Required work → Starting at the first line of the data below, write out each line exactly until you reach the line containing "from math import", and include that line too.

Source data →
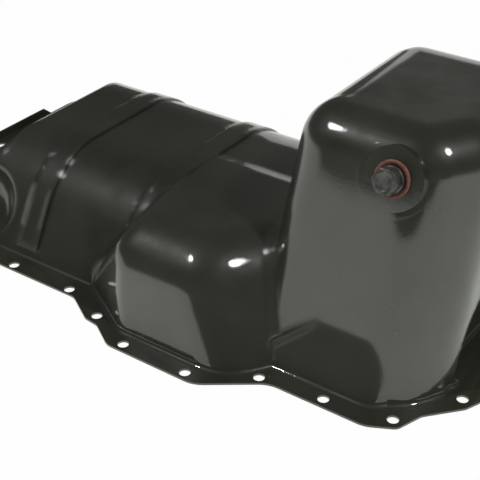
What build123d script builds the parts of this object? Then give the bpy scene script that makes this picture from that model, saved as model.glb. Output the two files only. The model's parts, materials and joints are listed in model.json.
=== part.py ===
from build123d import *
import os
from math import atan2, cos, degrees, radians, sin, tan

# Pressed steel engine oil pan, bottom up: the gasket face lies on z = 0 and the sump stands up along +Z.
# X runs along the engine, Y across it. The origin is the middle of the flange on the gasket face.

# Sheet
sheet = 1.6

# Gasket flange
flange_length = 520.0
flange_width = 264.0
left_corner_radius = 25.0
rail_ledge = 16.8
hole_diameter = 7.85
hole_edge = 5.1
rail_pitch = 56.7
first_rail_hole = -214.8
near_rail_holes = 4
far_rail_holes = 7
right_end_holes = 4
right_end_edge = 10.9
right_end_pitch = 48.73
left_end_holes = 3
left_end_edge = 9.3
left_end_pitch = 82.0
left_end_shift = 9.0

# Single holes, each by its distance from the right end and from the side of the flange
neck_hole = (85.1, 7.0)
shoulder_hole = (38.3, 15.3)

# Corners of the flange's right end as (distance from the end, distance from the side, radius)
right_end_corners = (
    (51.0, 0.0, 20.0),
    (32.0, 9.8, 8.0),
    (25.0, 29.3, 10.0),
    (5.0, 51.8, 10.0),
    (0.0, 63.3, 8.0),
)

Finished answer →
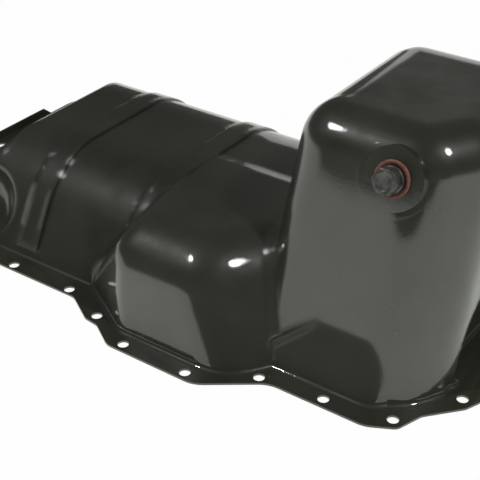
What build123d script builds the parts of this object? Then give the bpy scene script that makes this picture from that model, saved as model.glb. Output the two files only. The model's parts, materials and joints are listed in model.json.
=== part.py ===
from build123d import *
import os
from math import atan2, cos, degrees, radians, sin, tan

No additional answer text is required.